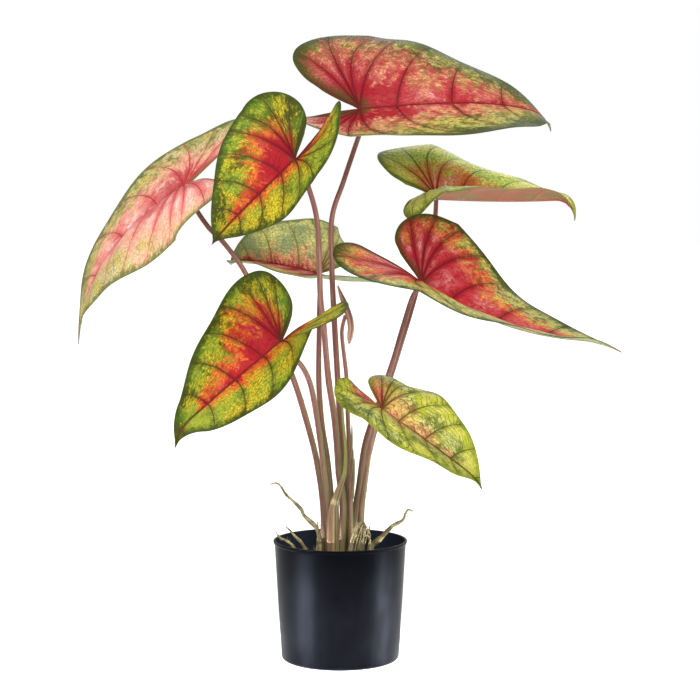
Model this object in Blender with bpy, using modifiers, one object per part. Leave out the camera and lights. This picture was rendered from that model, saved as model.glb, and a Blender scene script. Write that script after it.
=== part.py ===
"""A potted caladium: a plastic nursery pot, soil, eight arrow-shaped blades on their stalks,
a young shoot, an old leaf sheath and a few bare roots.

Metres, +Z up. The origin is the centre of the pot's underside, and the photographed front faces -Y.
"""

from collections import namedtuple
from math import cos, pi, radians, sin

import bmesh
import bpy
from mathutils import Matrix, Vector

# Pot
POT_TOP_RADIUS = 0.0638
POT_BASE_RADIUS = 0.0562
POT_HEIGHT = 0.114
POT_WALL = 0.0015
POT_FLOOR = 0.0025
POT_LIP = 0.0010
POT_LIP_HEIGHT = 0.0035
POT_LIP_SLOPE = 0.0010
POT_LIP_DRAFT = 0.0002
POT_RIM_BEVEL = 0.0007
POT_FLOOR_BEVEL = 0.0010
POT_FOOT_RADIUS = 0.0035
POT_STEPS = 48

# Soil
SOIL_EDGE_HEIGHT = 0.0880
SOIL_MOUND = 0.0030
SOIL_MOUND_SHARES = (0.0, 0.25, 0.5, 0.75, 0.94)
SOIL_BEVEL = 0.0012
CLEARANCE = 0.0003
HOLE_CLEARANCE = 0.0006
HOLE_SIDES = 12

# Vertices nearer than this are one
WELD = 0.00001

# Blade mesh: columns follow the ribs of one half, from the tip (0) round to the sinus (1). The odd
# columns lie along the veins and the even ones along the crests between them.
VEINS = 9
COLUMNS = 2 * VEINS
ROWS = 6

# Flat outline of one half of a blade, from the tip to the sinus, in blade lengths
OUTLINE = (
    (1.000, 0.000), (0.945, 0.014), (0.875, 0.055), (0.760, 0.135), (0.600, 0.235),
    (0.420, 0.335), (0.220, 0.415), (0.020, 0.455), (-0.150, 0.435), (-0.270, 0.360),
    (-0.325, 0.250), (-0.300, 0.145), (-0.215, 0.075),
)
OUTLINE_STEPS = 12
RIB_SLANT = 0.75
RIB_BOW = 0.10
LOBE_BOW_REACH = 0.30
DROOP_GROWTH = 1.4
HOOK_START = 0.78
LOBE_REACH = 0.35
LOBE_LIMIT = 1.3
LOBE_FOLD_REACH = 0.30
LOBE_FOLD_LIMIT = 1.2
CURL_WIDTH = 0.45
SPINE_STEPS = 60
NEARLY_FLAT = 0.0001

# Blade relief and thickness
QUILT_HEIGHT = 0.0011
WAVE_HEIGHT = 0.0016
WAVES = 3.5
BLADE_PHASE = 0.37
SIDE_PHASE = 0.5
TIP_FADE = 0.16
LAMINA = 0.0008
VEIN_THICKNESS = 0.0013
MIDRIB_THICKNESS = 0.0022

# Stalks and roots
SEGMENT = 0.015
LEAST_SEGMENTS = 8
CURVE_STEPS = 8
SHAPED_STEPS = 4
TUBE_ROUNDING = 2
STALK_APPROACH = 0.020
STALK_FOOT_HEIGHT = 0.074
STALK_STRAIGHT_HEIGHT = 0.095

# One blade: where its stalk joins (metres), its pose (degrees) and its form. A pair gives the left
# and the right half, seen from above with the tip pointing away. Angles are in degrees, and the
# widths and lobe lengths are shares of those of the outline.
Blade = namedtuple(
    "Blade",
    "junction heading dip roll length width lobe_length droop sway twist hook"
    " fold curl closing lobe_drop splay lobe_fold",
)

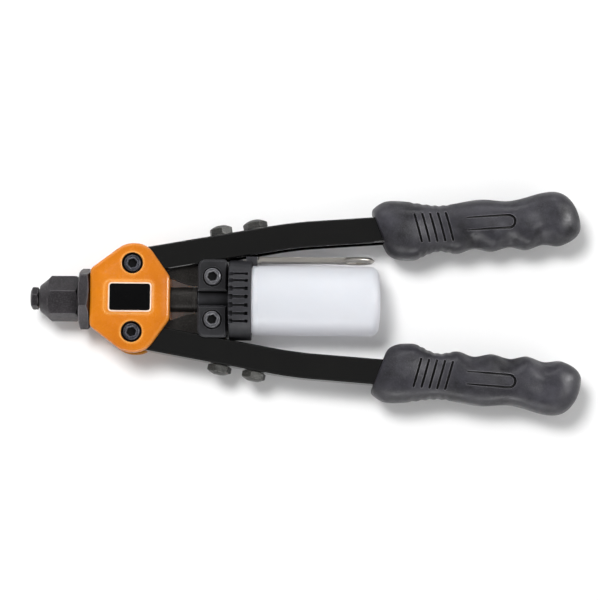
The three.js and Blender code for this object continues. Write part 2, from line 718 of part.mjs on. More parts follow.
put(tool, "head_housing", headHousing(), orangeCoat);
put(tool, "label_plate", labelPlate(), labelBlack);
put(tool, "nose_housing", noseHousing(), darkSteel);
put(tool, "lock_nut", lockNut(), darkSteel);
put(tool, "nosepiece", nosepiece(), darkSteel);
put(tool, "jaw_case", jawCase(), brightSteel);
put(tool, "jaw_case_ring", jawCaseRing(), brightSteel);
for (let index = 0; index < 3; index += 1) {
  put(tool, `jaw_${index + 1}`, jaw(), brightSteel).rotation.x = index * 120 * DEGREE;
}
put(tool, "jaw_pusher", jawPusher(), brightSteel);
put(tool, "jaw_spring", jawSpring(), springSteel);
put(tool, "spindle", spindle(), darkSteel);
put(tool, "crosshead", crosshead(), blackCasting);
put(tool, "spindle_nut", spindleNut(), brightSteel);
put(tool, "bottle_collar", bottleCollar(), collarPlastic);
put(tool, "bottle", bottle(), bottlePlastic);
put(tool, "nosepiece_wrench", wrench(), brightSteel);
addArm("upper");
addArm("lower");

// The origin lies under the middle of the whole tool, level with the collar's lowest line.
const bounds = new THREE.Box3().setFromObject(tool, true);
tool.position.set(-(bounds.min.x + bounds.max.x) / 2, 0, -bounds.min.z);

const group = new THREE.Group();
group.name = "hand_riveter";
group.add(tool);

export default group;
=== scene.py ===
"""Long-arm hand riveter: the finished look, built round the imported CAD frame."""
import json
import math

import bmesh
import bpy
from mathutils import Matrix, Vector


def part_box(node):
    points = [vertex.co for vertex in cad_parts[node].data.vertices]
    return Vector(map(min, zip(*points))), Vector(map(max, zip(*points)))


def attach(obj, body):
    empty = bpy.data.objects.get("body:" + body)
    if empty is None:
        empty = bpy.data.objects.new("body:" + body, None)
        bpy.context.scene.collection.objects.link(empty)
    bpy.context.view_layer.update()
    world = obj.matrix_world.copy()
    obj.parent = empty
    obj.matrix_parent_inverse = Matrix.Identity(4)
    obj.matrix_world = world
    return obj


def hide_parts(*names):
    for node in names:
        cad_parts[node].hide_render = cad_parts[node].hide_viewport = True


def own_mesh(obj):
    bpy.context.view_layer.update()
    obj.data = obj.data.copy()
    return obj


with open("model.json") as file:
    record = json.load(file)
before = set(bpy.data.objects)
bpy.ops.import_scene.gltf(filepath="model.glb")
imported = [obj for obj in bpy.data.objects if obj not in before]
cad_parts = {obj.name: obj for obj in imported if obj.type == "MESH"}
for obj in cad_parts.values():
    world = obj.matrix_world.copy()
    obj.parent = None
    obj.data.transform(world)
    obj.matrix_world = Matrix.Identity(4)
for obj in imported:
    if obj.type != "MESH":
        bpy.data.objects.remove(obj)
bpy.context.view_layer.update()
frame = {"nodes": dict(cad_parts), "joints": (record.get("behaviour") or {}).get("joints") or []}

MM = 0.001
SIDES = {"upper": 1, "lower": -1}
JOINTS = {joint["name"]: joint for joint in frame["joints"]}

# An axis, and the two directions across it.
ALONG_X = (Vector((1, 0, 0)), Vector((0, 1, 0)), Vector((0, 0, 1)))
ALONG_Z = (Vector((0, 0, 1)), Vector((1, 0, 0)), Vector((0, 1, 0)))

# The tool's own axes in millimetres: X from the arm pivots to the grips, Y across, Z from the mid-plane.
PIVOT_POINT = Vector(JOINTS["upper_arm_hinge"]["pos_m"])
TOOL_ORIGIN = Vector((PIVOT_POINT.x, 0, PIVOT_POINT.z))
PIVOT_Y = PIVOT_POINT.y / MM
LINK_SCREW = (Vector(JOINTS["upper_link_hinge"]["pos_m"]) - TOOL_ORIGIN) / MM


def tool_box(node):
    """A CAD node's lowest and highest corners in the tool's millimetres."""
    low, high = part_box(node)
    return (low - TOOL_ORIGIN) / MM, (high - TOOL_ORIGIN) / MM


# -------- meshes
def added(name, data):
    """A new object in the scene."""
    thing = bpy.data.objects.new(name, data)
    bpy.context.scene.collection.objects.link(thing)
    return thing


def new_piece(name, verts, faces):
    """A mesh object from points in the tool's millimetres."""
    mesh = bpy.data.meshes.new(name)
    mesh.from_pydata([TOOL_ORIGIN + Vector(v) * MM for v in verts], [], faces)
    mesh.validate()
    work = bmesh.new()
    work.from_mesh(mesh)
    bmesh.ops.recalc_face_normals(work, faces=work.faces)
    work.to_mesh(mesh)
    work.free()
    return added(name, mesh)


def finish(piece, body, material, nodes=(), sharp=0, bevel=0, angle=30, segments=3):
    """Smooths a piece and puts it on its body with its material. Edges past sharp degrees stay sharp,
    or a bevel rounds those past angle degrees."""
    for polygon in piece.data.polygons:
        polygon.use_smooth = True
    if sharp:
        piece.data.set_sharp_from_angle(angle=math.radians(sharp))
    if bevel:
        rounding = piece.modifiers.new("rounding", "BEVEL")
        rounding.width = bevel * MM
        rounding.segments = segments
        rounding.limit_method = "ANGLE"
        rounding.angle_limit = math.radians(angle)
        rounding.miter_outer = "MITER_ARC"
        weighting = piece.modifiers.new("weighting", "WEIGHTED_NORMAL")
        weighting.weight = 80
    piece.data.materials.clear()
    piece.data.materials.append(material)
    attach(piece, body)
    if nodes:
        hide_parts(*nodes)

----

=== What is needed ===
Reproduce the lines exactly, from the line that contains "const group = new THREE.Group();" through the line that contains "obj.matrix_world = world", and nothing more.

=== Expected answer ===
const group = new THREE.Group();
group.name = "hand_riveter";
group.add(tool);

export default group;
=== scene.py ===
"""Long-arm hand riveter: the finished look, built round the imported CAD frame."""
import json
import math

import bmesh
import bpy
from mathutils import Matrix, Vector


def part_box(node):
    points = [vertex.co for vertex in cad_parts[node].data.vertices]
    return Vector(map(min, zip(*points))), Vector(map(max, zip(*points)))


def attach(obj, body):
    empty = bpy.data.objects.get("body:" + body)
    if empty is None:
        empty = bpy.data.objects.new("body:" + body, None)
        bpy.context.scene.collection.objects.link(empty)
    bpy.context.view_layer.update()
    world = obj.matrix_world.copy()
    obj.parent = empty
    obj.matrix_parent_inverse = Matrix.Identity(4)
    obj.matrix_world = world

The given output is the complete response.